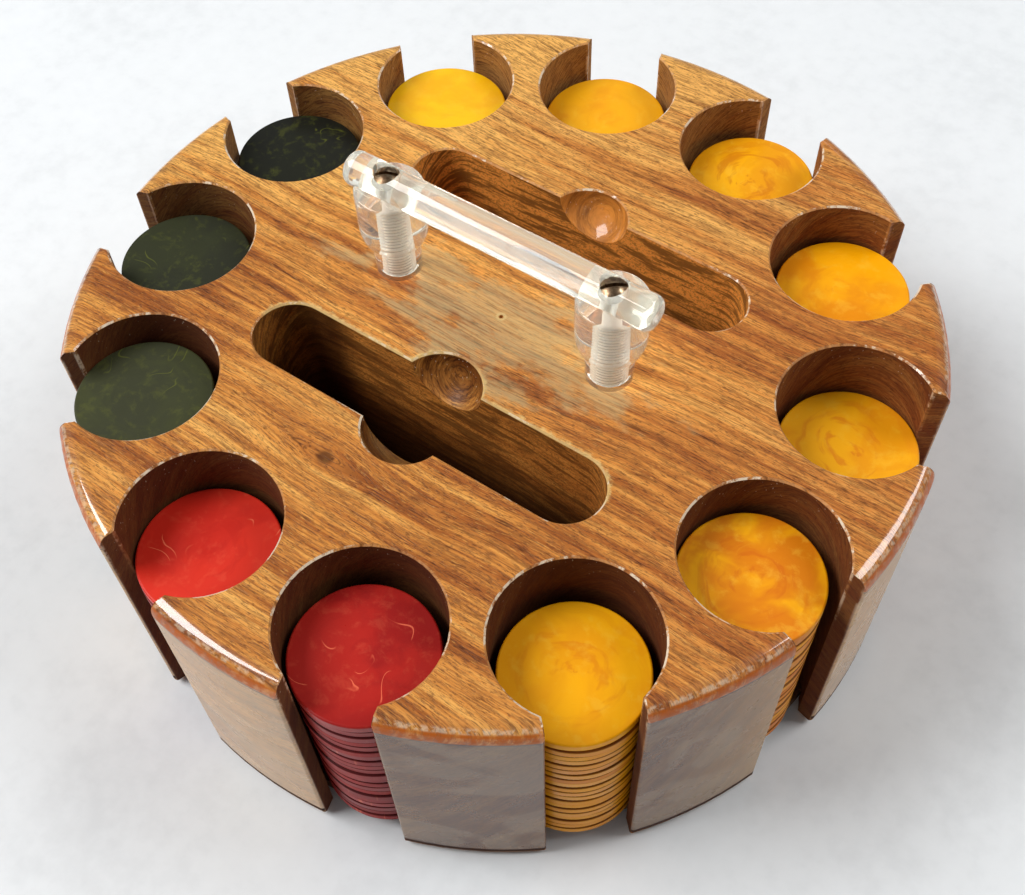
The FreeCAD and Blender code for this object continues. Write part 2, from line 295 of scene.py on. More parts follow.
KNOT = Vector((-11.4 * MM, -63.9 * MM))
KNOT_REACH = 13.0 * MM
KNOT_SWEEP = 3.0 * MM            # how far the grain moves aside for the knot
GRAIN_START = (0.0, 3.1, 0.7)
GRAIN_WANDER = (0.0, 0.012, 0.012)
PITH = Vector((0.36, -0.16))     # where the tree's heart would be, as Y and Z
FRONT_X = 0.6                    # the front, where the wall gets dust, painted light and painted shade and the top is a little darker, lies towards (FRONT_X, -FRONT_Y)
FRONT_Y = 0.8
MOUTH_EDGE_IN = 1.3 * MM         # from the outer wall in to the line of a mouth's rounded edge
MOUTH_EDGE_OUT = 0.6 * MM        # and from the mouth's side out to it
MOUTH_WEAR_START = 50 * MM       # the height where wear on the mouths' edges begins
WALL_NEAR = 0.05 * MM            # an opening's own wall starts this far past its edge in plan
WALL_FULL = 0.30 * MM


def below_top(depth):
    """The height that lies this many millimetres under the drum's top face."""
    return DRUM_TOP - depth * MM


def inside_wall(depth):
    """The radius that lies this many millimetres inside the drum's outer wall."""
    return DRUM_RADIUS - depth * MM


def pocket_distances(s):
    """In plan: how far a point of the drum is from the nearest well, the nearest slot and a mouth's edges."""
    x, y, _ = s.split(s.position)
    step = math.radians(WELL_STEP)
    share = s.math("FRACT", s.math("DIVIDE", s.math("ARCTAN2", y, x), step))
    folded = s.multiply(s.subtract(share, 0.5), step)
    radius = s.length(x, y)
    out = s.multiply(radius, s.math("COSINE", folded))
    side = s.math("ABSOLUTE", s.multiply(radius, s.math("SINE", folded)))
    bore = s.subtract(s.length(s.subtract(out, WELL_CIRCLE), side), WELL_RADIUS)
    mouth = s.math("MAXIMUM", s.subtract(side, MOUTH_HALF_WIDTH), s.subtract(WELL_CIRCLE, out))
    across = s.math("ABSOLUTE", s.subtract(s.math("ABSOLUTE", y), SLOT_OFFSET))
    past_end = s.math("MAXIMUM", s.subtract(s.math("ABSOLUTE", x), SLOT_HALF_STRAIGHT), 0.0)
    pocket = s.subtract(s.length(past_end, across), SLOT_HALF_WIDTH)
    scoop = s.subtract(s.length(x, s.subtract(across, SLOT_HALF_WIDTH - SCOOP_INSET)), SCOOP_RADIUS)
    neck = WELL_CIRCLE + math.sqrt(WELL_RADIUS ** 2 - MOUTH_HALF_WIDTH ** 2)
    inner_edge = s.length(s.subtract(out, neck), s.subtract(side, MOUTH_HALF_WIDTH))
    outer_edge = s.length(s.subtract(out, DRUM_RADIUS - MOUTH_EDGE_IN),
                          s.subtract(side, MOUTH_HALF_WIDTH + MOUTH_EDGE_OUT))
    return (s.math("MINIMUM", bore, mouth), s.math("MINIMUM", pocket, scoop),
            s.math("MINIMUM", inner_edge, outer_edge))


def grain_position(s, x, y, z):
    """Along the grain, out through the tree's rings and a little round them, with a sweep at the knot."""
    wander = s.vector("SUBTRACT", s.noise(s.position, scale=9, detail=2, colour=True), MEAN_NOISE)
    from_knot = s.subtract(y, KNOT.y)
    near = s.band(s.length(s.multiply(s.subtract(x, KNOT.x), 0.6), from_knot), 0.0, KNOT_REACH, 1.0, 0.0)
    aside = s.math("DIVIDE", from_knot, s.add(s.math("ABSOLUTE", from_knot), KNOT_SWEEP / 2))
    swept = s.join(x, s.subtract(y, s.multiply(s.multiply(near, aside), KNOT_SWEEP)), z)
    _, y, z = s.split(s.vector("ADD", swept, s.scaled(wander, GRAIN_WANDER)))
    ring = s.length(s.subtract(y, PITH.x), s.subtract(z, PITH.y))
    round_ring = s.add(s.multiply(y, 0.57), s.multiply(z, 0.82))
    return s.join(x, s.multiply(ring, 1.2), s.multiply(round_ring, 0.15))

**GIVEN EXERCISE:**
All of the data must be returned exactly.

**FULL SOLUTION:**
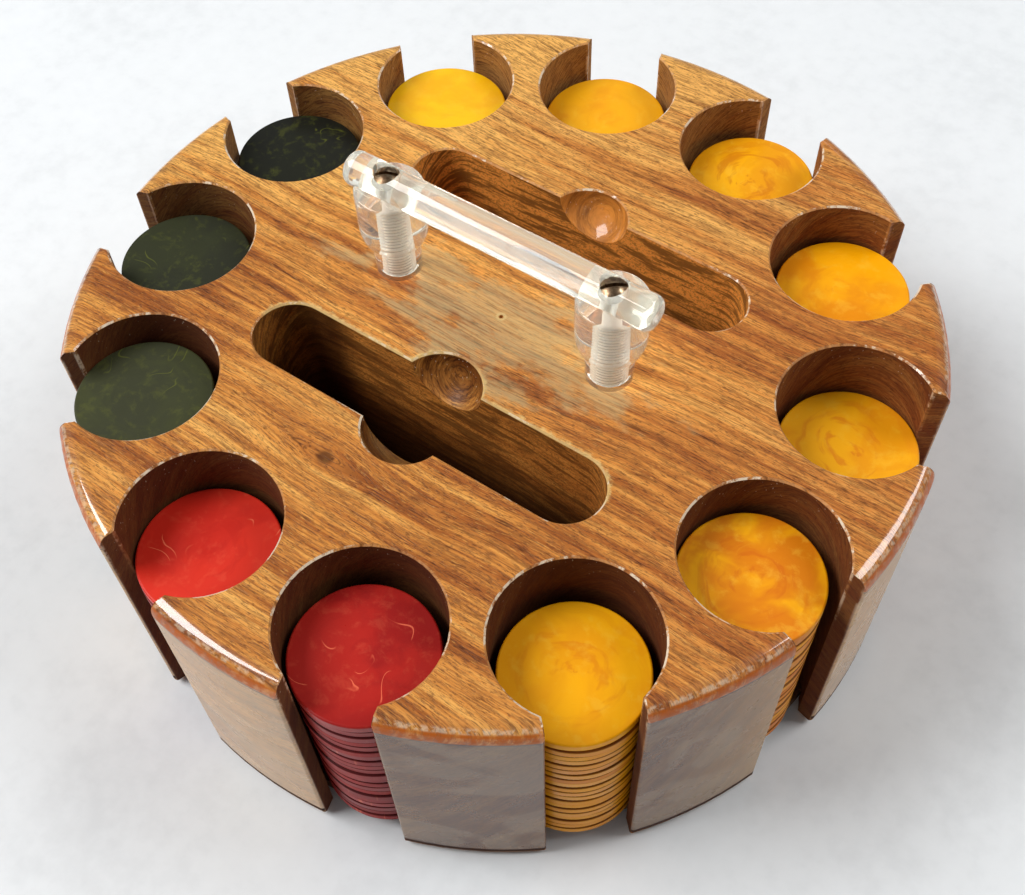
The FreeCAD and Blender code for this object continues. Write part 2, from line 295 of scene.py on. More parts follow.
KNOT = Vector((-11.4 * MM, -63.9 * MM))
KNOT_REACH = 13.0 * MM
KNOT_SWEEP = 3.0 * MM            # how far the grain moves aside for the knot
GRAIN_START = (0.0, 3.1, 0.7)
GRAIN_WANDER = (0.0, 0.012, 0.012)
PITH = Vector((0.36, -0.16))     # where the tree's heart would be, as Y and Z
FRONT_X = 0.6                    # the front, where the wall gets dust, painted light and painted shade and the top is a little darker, lies towards (FRONT_X, -FRONT_Y)
FRONT_Y = 0.8
MOUTH_EDGE_IN = 1.3 * MM         # from the outer wall in to the line of a mouth's rounded edge
MOUTH_EDGE_OUT = 0.6 * MM        # and from the mouth's side out to it
MOUTH_WEAR_START = 50 * MM       # the height where wear on the mouths' edges begins
WALL_NEAR = 0.05 * MM            # an opening's own wall starts this far past its edge in plan
WALL_FULL = 0.30 * MM


def below_top(depth):
    """The height that lies this many millimetres under the drum's top face."""
    return DRUM_TOP - depth * MM


def inside_wall(depth):
    """The radius that lies this many millimetres inside the drum's outer wall."""
    return DRUM_RADIUS - depth * MM


def pocket_distances(s):
    """In plan: how far a point of the drum is from the nearest well, the nearest slot and a mouth's edges."""
    x, y, _ = s.split(s.position)
    step = math.radians(WELL_STEP)
    share = s.math("FRACT", s.math("DIVIDE", s.math("ARCTAN2", y, x), step))
    folded = s.multiply(s.subtract(share, 0.5), step)
    radius = s.length(x, y)
    out = s.multiply(radius, s.math("COSINE", folded))
    side = s.math("ABSOLUTE", s.multiply(radius, s.math("SINE", folded)))
    bore = s.subtract(s.length(s.subtract(out, WELL_CIRCLE), side), WELL_RADIUS)
    mouth = s.math("MAXIMUM", s.subtract(side, MOUTH_HALF_WIDTH), s.subtract(WELL_CIRCLE, out))
    across = s.math("ABSOLUTE", s.subtract(s.math("ABSOLUTE", y), SLOT_OFFSET))
    past_end = s.math("MAXIMUM", s.subtract(s.math("ABSOLUTE", x), SLOT_HALF_STRAIGHT), 0.0)
    pocket = s.subtract(s.length(past_end, across), SLOT_HALF_WIDTH)
    scoop = s.subtract(s.length(x, s.subtract(across, SLOT_HALF_WIDTH - SCOOP_INSET)), SCOOP_RADIUS)
    neck = WELL_CIRCLE + math.sqrt(WELL_RADIUS ** 2 - MOUTH_HALF_WIDTH ** 2)
    inner_edge = s.length(s.subtract(out, neck), s.subtract(side, MOUTH_HALF_WIDTH))
    outer_edge = s.length(s.subtract(out, DRUM_RADIUS - MOUTH_EDGE_IN),
                          s.subtract(side, MOUTH_HALF_WIDTH + MOUTH_EDGE_OUT))
    return (s.math("MINIMUM", bore, mouth), s.math("MINIMUM", pocket, scoop),
            s.math("MINIMUM", inner_edge, outer_edge))


def grain_position(s, x, y, z):
    """Along the grain, out through the tree's rings and a little round them, with a sweep at the knot."""
    wander = s.vector("SUBTRACT", s.noise(s.position, scale=9, detail=2, colour=True), MEAN_NOISE)
    from_knot = s.subtract(y, KNOT.y)
    near = s.band(s.length(s.multiply(s.subtract(x, KNOT.x), 0.6), from_knot), 0.0, KNOT_REACH, 1.0, 0.0)
    aside = s.math("DIVIDE", from_knot, s.add(s.math("ABSOLUTE", from_knot), KNOT_SWEEP / 2))
    swept = s.join(x, s.subtract(y, s.multiply(s.multiply(near, aside), KNOT_SWEEP)), z)
    _, y, z = s.split(s.vector("ADD", swept, s.scaled(wander, GRAIN_WANDER)))
    ring = s.length(s.subtract(y, PITH.x), s.subtract(z, PITH.y))
    round_ring = s.add(s.multiply(y, 0.57), s.multiply(z, 0.82))
    return s.join(x, s.multiply(ring, 1.2), s.multiply(round_ring, 0.15))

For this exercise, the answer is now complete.